- **PROBLEM TO SOLVE**
Up to and including the line with "return moved", return every line from the start of the entries below exactly.

[Entries with model source code]
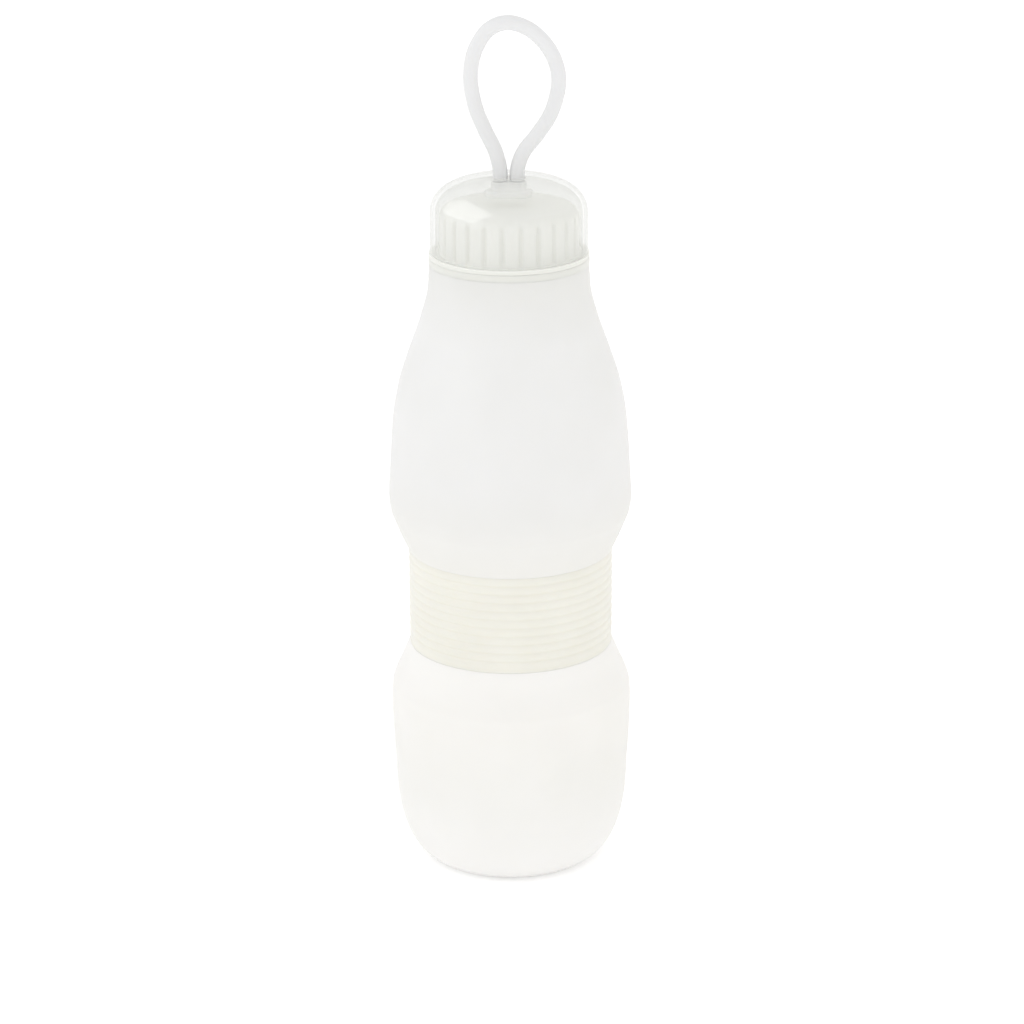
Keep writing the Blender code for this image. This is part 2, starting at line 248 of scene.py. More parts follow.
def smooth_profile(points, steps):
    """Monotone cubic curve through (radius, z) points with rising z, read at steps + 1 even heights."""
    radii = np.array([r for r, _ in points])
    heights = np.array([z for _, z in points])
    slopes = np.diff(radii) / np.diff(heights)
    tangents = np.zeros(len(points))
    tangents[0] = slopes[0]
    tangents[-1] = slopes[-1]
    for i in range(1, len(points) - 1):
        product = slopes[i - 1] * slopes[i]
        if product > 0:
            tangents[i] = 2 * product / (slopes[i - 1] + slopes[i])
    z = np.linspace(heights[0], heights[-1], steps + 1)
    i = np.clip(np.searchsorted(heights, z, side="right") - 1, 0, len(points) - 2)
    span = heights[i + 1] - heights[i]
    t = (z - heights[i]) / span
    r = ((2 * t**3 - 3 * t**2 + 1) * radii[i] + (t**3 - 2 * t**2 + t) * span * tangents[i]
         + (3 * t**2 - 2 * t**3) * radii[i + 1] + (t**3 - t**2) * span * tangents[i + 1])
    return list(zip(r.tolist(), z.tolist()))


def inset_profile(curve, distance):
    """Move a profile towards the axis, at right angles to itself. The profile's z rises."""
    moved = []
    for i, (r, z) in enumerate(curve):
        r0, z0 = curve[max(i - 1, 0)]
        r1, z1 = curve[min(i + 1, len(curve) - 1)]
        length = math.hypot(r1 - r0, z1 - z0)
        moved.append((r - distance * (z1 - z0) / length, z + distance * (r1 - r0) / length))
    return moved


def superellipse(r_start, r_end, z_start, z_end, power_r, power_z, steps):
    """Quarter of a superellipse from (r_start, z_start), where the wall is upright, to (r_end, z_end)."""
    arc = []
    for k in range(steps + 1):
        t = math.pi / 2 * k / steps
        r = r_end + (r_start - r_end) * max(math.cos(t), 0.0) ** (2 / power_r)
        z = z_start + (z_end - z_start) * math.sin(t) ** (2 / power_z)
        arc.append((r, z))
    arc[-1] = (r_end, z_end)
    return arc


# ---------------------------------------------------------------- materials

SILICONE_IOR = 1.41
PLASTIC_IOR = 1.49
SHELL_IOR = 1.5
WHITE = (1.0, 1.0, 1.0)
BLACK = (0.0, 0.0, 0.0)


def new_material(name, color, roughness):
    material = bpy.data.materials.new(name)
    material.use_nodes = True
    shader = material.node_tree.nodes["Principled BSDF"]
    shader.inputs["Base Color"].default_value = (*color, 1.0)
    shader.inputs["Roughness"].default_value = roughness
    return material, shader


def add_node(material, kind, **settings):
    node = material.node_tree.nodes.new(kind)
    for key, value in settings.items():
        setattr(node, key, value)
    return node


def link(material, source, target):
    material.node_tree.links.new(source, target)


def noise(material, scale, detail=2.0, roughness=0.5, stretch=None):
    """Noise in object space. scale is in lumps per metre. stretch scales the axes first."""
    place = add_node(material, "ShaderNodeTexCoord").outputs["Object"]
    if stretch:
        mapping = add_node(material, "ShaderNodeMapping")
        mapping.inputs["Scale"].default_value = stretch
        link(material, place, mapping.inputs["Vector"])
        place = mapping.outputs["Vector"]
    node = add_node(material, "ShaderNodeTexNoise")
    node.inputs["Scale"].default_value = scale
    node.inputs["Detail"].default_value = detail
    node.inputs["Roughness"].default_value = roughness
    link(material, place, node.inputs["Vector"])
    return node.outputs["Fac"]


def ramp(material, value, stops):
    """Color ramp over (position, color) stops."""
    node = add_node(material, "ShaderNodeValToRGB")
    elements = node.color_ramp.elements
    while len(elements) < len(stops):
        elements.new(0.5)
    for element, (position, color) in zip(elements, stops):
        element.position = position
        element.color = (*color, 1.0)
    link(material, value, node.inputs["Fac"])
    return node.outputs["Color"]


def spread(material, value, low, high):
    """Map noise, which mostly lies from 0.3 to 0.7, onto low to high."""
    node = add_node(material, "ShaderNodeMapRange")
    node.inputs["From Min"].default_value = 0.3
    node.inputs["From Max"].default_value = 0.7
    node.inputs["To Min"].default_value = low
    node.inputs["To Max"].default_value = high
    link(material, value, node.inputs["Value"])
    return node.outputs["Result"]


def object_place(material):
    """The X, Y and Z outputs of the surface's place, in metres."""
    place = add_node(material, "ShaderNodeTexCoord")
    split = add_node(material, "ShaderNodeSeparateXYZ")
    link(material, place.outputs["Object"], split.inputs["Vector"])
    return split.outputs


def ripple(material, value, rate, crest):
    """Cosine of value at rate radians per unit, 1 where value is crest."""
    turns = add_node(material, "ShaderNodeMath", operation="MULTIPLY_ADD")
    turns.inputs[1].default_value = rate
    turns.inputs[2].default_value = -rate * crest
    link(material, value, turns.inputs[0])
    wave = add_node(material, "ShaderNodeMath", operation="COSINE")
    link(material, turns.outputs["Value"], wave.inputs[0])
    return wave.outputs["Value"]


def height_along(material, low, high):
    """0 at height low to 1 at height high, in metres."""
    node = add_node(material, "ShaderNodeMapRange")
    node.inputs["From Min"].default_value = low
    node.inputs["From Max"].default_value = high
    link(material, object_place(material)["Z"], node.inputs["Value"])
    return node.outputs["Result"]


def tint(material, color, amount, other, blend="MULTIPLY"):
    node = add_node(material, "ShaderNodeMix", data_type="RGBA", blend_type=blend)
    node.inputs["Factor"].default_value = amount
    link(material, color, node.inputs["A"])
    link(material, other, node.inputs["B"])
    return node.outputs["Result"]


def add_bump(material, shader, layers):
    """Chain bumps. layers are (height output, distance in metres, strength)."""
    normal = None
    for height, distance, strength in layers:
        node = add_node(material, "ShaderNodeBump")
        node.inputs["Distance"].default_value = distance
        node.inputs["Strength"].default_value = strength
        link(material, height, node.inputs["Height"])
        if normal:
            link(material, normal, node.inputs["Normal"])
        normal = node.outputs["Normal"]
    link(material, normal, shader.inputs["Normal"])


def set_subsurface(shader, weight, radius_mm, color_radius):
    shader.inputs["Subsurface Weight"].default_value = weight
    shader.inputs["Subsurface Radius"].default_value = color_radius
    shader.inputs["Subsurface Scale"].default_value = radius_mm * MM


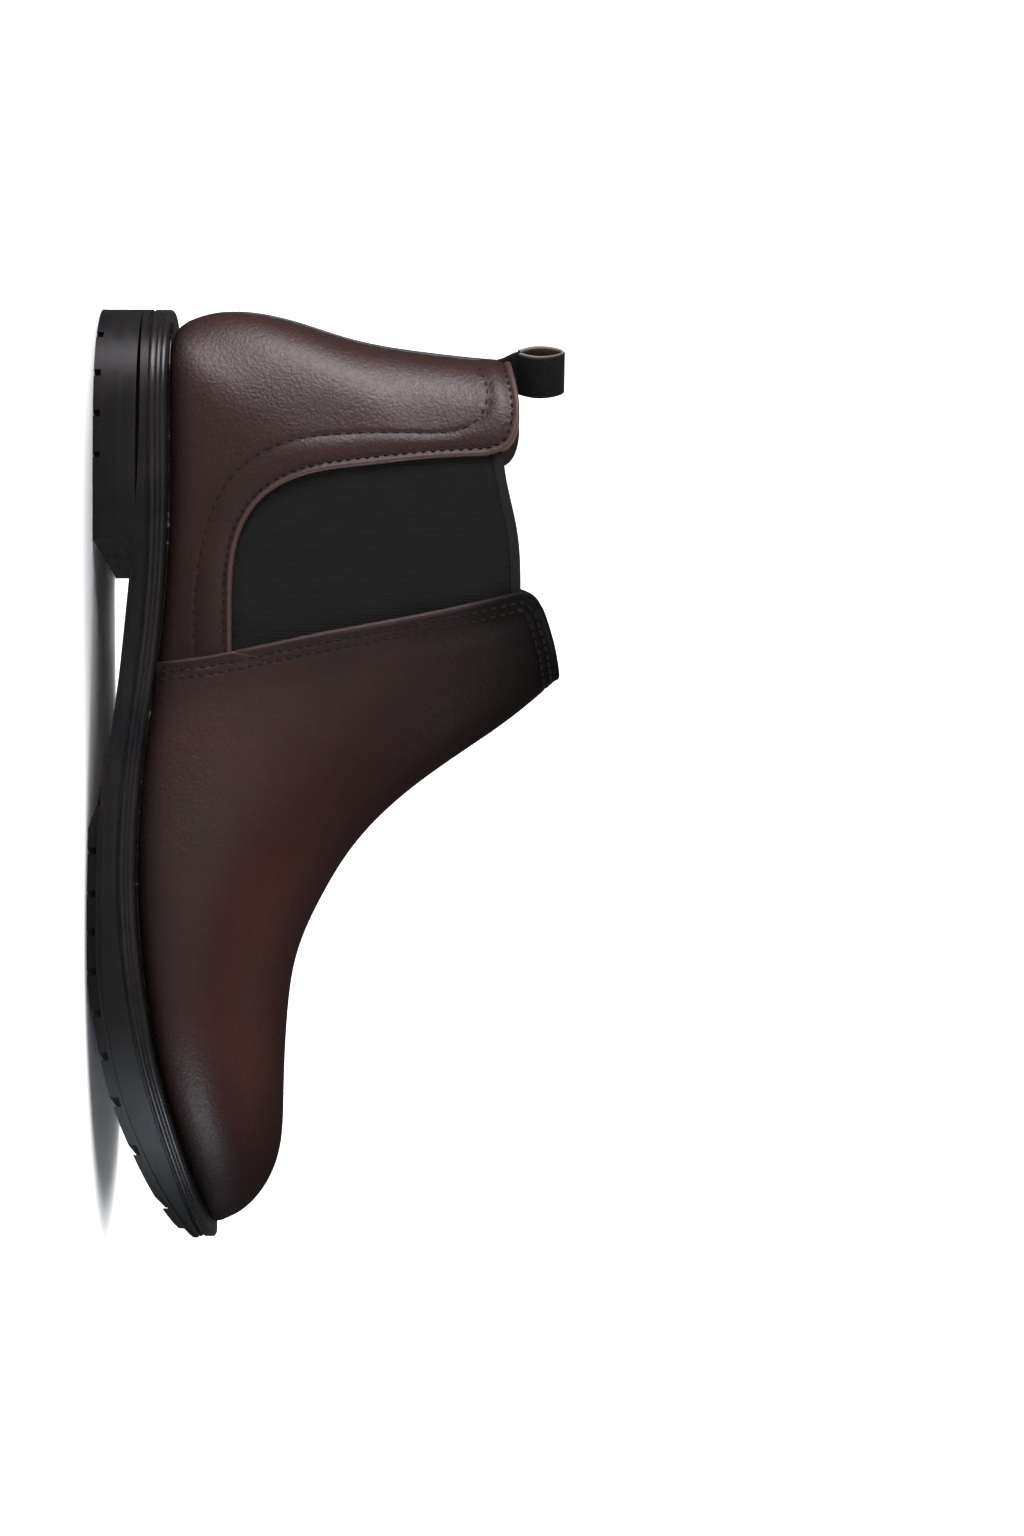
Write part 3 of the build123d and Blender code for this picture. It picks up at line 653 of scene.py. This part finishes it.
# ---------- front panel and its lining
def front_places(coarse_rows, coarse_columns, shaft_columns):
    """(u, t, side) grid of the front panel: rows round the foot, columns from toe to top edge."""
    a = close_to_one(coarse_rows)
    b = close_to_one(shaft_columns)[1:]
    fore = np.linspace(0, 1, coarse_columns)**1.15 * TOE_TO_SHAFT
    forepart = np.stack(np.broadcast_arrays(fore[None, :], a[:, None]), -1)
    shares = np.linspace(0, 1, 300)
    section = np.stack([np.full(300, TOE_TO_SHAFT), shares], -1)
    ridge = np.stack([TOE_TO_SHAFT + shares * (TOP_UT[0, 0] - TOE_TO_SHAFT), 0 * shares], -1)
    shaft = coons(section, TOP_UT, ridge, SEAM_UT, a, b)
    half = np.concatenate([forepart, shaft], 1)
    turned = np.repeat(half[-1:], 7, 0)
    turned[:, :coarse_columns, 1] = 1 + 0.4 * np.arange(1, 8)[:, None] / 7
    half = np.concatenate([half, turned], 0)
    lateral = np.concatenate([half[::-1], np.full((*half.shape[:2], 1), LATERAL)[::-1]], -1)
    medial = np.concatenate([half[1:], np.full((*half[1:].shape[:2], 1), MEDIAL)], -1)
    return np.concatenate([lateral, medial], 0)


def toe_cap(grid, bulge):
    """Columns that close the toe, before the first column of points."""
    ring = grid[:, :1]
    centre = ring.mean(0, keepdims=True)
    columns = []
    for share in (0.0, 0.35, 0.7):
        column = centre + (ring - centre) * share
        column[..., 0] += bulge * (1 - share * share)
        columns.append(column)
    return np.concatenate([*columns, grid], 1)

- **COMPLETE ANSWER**
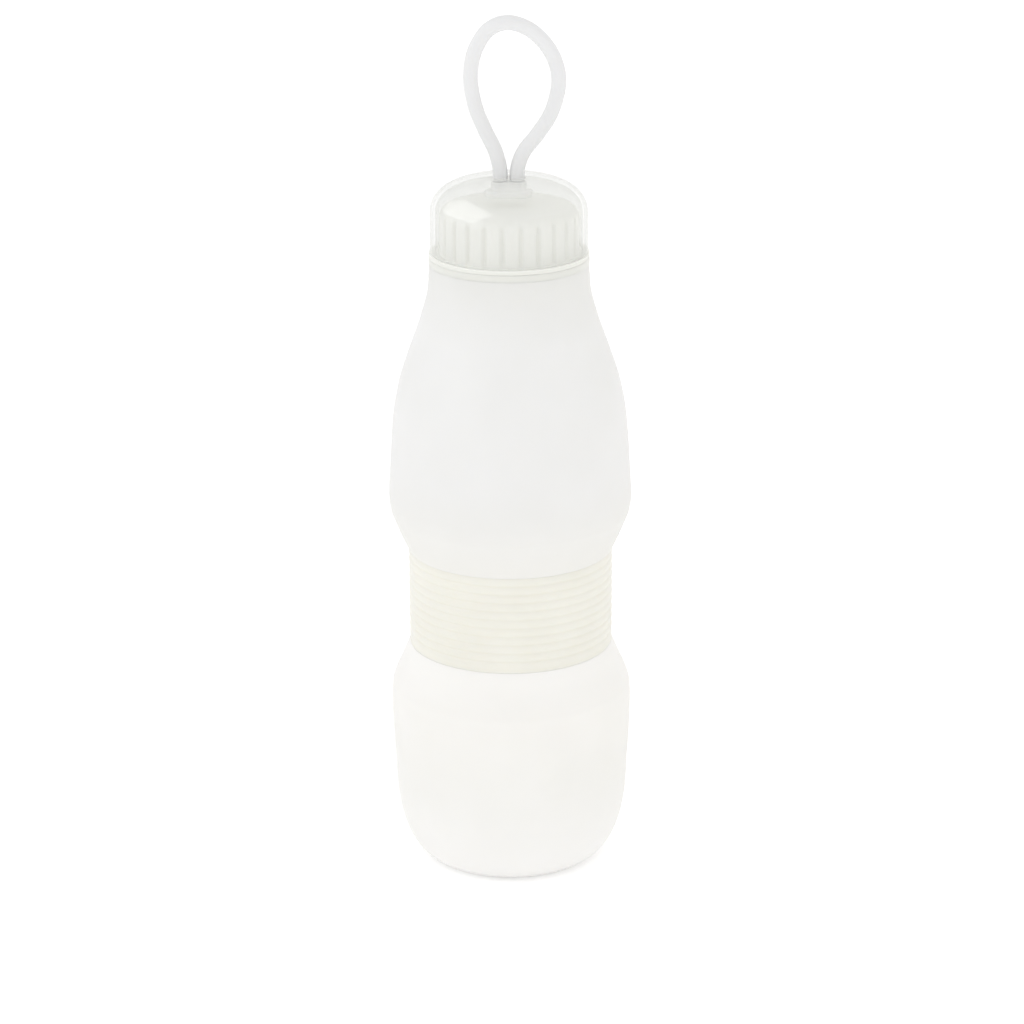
Keep writing the Blender code for this image. This is part 2, starting at line 248 of scene.py. More parts follow.
def smooth_profile(points, steps):
    """Monotone cubic curve through (radius, z) points with rising z, read at steps + 1 even heights."""
    radii = np.array([r for r, _ in points])
    heights = np.array([z for _, z in points])
    slopes = np.diff(radii) / np.diff(heights)
    tangents = np.zeros(len(points))
    tangents[0] = slopes[0]
    tangents[-1] = slopes[-1]
    for i in range(1, len(points) - 1):
        product = slopes[i - 1] * slopes[i]
        if product > 0:
            tangents[i] = 2 * product / (slopes[i - 1] + slopes[i])
    z = np.linspace(heights[0], heights[-1], steps + 1)
    i = np.clip(np.searchsorted(heights, z, side="right") - 1, 0, len(points) - 2)
    span = heights[i + 1] - heights[i]
    t = (z - heights[i]) / span
    r = ((2 * t**3 - 3 * t**2 + 1) * radii[i] + (t**3 - 2 * t**2 + t) * span * tangents[i]
         + (3 * t**2 - 2 * t**3) * radii[i + 1] + (t**3 - t**2) * span * tangents[i + 1])
    return list(zip(r.tolist(), z.tolist()))


def inset_profile(curve, distance):
    """Move a profile towards the axis, at right angles to itself. The profile's z rises."""
    moved = []
    for i, (r, z) in enumerate(curve):
        r0, z0 = curve[max(i - 1, 0)]
        r1, z1 = curve[min(i + 1, len(curve) - 1)]
        length = math.hypot(r1 - r0, z1 - z0)
        moved.append((r - distance * (z1 - z0) / length, z + distance * (r1 - r0) / length))
    return moved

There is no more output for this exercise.